- _Task objective_
Pick out and copy every line below that has the word "this".
[start of Provided material]
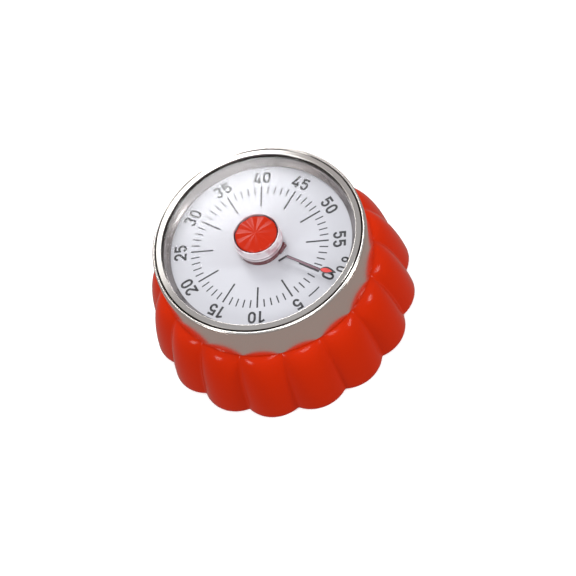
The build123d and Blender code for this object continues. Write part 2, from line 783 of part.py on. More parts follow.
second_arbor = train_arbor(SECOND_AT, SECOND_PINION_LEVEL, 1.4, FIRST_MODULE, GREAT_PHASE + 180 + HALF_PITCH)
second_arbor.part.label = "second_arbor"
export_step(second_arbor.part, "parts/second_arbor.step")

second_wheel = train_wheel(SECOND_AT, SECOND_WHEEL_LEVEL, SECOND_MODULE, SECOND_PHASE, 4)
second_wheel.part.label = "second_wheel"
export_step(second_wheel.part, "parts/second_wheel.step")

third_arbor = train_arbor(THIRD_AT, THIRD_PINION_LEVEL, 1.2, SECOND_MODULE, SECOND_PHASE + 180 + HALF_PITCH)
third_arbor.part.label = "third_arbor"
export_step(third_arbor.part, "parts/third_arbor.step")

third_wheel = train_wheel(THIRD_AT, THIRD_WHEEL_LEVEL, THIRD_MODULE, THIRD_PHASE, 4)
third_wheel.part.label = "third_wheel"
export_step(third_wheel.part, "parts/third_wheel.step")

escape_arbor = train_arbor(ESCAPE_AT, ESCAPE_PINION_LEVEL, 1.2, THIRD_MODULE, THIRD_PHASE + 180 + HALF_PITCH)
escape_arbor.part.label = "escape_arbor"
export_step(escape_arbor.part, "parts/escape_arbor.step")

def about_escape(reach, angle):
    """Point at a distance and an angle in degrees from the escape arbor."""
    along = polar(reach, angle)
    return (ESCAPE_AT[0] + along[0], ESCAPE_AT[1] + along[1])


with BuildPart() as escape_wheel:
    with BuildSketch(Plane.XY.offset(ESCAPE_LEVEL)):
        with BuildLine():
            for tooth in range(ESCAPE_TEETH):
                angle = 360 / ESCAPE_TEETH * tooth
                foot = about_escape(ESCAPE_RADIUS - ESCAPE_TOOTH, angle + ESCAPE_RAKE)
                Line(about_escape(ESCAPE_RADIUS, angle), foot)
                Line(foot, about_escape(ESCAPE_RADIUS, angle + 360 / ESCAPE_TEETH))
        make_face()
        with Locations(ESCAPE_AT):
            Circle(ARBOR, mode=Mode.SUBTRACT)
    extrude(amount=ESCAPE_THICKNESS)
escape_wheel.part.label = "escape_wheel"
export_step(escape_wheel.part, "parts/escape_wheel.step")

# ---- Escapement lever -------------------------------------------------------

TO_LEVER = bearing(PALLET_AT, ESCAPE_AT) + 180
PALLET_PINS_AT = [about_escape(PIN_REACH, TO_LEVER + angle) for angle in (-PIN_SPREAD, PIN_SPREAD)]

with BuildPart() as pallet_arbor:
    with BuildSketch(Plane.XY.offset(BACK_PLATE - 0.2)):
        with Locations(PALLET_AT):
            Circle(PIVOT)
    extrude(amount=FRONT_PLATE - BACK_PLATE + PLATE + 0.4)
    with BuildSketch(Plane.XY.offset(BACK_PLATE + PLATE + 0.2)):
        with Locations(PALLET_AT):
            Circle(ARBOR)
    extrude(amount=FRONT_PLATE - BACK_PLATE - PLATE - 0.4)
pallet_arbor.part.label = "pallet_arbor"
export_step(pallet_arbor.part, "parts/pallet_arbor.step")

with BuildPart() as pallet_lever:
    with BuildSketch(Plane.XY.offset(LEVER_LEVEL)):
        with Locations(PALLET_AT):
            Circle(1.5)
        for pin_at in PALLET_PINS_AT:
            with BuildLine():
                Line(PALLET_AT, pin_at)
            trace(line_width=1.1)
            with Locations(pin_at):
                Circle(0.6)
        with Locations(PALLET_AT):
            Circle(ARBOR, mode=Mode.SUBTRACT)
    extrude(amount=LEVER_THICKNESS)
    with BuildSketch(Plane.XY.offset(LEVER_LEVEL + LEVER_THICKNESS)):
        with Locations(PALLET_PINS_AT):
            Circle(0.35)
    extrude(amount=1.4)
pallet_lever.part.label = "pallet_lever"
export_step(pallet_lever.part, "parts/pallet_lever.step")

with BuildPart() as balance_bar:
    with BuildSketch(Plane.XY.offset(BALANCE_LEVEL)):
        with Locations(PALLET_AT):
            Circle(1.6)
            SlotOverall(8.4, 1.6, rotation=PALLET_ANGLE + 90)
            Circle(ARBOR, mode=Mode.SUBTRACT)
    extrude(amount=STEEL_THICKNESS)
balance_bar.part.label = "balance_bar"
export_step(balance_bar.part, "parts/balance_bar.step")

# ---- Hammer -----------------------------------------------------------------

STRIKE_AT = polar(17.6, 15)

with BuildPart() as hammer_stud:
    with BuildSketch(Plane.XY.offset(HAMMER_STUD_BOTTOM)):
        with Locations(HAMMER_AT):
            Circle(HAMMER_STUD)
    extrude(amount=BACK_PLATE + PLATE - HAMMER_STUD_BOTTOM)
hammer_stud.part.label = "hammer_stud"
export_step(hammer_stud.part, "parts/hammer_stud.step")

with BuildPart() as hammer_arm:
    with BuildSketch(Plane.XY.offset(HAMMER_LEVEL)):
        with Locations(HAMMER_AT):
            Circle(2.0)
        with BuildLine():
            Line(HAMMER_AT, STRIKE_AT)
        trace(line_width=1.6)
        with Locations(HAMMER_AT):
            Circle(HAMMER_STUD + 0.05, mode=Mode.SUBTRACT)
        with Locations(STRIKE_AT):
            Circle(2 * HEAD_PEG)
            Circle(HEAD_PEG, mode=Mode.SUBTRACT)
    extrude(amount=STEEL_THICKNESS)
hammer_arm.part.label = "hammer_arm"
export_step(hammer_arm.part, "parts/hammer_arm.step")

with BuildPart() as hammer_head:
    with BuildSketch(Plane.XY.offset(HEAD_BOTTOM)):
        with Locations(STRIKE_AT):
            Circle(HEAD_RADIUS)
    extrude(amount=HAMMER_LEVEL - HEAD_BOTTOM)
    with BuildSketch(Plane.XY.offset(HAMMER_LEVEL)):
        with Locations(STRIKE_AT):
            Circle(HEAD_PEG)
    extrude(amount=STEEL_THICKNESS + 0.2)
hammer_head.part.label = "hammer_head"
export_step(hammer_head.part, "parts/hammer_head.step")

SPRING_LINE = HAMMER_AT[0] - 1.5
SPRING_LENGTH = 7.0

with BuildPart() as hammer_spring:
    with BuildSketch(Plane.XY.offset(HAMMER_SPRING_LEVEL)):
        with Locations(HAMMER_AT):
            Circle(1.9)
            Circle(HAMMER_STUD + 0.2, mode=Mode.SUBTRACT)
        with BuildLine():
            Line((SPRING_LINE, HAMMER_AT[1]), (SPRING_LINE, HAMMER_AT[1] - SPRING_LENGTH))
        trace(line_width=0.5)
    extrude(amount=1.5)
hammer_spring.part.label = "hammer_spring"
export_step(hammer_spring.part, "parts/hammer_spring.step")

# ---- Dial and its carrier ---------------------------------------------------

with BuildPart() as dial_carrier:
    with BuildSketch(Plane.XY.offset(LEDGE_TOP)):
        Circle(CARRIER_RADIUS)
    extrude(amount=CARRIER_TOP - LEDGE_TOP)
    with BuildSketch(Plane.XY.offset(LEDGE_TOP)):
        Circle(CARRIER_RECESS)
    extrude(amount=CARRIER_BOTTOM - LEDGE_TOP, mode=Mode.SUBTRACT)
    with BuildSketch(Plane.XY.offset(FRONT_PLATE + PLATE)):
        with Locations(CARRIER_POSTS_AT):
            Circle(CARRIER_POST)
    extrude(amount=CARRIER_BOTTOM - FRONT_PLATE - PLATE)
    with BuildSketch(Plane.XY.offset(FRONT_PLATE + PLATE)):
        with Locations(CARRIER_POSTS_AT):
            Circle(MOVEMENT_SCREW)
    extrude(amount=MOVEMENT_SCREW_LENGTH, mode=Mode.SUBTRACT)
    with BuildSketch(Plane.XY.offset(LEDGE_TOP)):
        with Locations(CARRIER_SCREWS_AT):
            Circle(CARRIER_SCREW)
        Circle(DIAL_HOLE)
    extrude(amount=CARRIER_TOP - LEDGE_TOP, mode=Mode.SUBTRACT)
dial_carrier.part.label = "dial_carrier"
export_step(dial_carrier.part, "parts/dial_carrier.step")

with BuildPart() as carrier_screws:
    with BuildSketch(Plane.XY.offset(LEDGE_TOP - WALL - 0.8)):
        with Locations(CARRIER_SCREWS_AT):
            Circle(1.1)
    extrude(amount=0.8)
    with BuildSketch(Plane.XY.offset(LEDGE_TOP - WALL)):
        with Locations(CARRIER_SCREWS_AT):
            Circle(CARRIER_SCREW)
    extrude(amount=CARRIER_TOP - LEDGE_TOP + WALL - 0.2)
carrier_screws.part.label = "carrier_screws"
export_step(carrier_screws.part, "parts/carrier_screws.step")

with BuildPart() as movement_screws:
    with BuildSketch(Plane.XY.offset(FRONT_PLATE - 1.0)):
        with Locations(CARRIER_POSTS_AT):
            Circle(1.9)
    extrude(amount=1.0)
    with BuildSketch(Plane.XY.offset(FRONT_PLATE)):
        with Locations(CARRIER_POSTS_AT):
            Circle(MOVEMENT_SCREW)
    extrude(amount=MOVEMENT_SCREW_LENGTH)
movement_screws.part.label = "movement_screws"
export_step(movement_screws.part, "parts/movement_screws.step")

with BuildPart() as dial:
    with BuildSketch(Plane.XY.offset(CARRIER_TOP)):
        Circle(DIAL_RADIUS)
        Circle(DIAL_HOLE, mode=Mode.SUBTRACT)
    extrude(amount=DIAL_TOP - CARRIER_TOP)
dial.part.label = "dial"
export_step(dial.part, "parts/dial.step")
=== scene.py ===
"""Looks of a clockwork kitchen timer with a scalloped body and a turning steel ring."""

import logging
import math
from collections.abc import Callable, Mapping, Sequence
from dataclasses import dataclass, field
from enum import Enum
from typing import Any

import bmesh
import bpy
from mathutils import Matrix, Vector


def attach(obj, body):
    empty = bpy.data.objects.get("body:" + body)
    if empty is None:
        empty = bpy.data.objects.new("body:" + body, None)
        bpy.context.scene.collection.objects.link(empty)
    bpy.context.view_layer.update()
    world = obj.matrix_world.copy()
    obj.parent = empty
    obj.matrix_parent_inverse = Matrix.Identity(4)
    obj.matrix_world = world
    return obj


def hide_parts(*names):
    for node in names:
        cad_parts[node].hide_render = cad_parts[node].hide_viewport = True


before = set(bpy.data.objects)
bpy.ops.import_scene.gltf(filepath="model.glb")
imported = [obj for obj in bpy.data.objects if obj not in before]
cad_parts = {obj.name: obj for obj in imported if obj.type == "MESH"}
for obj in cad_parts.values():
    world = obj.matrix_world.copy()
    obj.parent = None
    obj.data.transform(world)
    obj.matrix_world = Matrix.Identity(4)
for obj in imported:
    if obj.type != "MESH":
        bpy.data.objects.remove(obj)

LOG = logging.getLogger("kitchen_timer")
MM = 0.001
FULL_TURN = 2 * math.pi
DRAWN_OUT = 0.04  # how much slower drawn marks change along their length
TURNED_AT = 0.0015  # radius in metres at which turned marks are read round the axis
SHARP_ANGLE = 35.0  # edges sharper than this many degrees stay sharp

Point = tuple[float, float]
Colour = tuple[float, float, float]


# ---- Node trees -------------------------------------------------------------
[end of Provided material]
- _Expected output_
The build123d and Blender code for this object continues. Write part 2, from line 783 of part.py on. More parts follow.
SHARP_ANGLE = 35.0  # edges sharper than this many degrees stay sharp